The complexity of learning halfspaces using generalized linear methods

Many popular learning algorithms (E.g. Regression, Fourier-Transform based algorithms, Kernel SVM and Kernel ridge regression) operate by reducing the problem to a convex optimization problem over a vector space of functions. These methods offer the currently best approach to several central problems such as learning half spaces and learning DNF's. In addition they are widely used in numerous application domains. Despite their importance, there are still very few proof techniques to show limits on the power of these algorithms.
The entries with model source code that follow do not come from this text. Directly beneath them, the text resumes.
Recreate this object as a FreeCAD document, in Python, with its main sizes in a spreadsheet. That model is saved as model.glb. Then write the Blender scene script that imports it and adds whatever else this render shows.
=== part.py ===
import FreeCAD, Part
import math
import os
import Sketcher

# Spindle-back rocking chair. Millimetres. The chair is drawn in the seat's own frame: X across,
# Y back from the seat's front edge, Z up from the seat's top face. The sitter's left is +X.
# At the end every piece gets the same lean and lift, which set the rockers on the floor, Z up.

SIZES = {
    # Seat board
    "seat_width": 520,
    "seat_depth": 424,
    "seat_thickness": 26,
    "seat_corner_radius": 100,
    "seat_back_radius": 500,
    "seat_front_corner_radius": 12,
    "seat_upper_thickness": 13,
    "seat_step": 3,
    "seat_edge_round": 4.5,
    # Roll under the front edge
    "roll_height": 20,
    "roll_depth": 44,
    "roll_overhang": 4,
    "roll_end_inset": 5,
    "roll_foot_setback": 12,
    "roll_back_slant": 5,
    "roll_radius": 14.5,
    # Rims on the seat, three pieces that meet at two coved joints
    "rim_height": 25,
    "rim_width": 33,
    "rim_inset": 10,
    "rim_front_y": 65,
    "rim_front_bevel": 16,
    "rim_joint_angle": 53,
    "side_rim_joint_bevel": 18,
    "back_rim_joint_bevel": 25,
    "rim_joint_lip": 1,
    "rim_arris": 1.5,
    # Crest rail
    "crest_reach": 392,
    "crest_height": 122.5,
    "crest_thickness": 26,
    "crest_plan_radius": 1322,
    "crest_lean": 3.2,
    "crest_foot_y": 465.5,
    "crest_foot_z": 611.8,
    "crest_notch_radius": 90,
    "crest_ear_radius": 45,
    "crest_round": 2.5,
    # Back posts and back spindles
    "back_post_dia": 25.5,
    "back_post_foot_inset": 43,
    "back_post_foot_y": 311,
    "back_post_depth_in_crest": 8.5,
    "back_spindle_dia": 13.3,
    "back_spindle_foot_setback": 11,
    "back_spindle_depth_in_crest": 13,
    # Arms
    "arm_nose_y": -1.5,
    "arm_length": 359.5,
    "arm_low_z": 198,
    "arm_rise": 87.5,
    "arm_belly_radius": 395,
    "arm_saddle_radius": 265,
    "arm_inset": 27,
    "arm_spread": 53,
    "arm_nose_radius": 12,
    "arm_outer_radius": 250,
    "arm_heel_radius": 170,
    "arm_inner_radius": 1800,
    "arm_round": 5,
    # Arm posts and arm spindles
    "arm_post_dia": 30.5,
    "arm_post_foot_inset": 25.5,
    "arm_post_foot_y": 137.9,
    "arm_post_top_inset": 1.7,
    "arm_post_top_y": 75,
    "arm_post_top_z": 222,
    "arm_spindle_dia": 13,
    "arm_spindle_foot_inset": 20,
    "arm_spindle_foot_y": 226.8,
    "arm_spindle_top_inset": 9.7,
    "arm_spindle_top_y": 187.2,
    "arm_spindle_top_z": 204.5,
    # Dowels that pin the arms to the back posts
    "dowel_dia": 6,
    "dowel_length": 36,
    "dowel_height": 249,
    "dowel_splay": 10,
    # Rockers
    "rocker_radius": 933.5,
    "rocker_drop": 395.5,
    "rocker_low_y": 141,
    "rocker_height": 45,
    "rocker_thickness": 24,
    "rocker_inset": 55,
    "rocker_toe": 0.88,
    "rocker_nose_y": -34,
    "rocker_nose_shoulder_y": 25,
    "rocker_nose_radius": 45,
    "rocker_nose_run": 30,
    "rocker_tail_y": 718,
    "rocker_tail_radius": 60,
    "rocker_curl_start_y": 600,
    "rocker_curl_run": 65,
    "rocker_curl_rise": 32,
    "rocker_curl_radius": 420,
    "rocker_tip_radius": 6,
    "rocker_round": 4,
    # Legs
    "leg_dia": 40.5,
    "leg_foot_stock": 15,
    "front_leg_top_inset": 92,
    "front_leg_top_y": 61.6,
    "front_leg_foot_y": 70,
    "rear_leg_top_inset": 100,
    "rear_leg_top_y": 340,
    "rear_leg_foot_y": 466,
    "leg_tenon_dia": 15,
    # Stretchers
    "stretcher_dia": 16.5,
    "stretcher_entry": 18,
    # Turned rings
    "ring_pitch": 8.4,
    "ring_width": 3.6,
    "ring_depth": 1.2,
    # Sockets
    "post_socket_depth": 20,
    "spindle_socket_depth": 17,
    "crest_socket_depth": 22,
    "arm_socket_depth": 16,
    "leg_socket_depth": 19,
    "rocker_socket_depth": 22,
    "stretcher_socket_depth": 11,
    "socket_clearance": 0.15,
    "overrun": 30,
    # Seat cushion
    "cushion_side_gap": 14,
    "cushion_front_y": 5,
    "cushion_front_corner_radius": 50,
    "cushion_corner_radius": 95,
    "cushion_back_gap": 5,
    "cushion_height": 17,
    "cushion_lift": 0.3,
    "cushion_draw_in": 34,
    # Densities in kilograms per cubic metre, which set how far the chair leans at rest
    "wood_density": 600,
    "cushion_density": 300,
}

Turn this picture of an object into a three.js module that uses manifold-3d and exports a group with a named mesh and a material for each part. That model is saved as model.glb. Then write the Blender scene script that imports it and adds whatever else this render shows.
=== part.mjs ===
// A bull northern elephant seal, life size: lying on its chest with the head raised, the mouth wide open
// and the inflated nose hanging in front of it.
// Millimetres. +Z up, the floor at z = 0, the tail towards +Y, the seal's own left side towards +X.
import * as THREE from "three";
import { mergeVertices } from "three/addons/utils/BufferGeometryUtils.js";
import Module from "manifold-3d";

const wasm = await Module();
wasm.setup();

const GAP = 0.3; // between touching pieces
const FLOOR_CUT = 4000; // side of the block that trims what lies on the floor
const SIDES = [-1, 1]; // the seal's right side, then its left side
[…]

We study the performance of this approach in the problem of (agnostically and improperly) learning halfspaces with margin $\gamma$. Let $\mathcal{D}$ be a distribution over labeled examples. The $\gamma$-margin error of a hyperplane $h$ is the probability of an example to fall on the wrong side of $h$ or at a distance $\le\gamma$ from it. The $\gamma$-margin error of the best $h$ is denoted $\mathrm{Err}_\gamma(\mathcal{D})$. An $\alpha(\gamma)$-approximation algorithm receives $\gamma,\epsilon$ as input and, using i.i.d. samples of $\mathcal{D}$, outputs a classifier with error rate $\le \alpha(\gamma)\mathrm{Err}_\gamma(\mathcal{D}) + \epsilon$. Such an algorithm is efficient if it uses $\mathrm{poly}(\frac{1}{\gamma},\frac{1}{\epsilon})$ samples and runs in time polynomial in the sample size. The best approximation ratio achievable by an efficient algorithm is $O\left(\frac{1/\gamma}{\sqrt{\log(1/\gamma)}}\right)$ and is achieved using an algorithm from the above class. Our main result shows that the approximation ratio of every efficient algorithm from this family must be $\ge \Omega\left(\frac{1/\gamma}{\mathrm{poly}\left(\log\left(1/\gamma\right)\right)}\right)$, essentially matching the best known upper bound.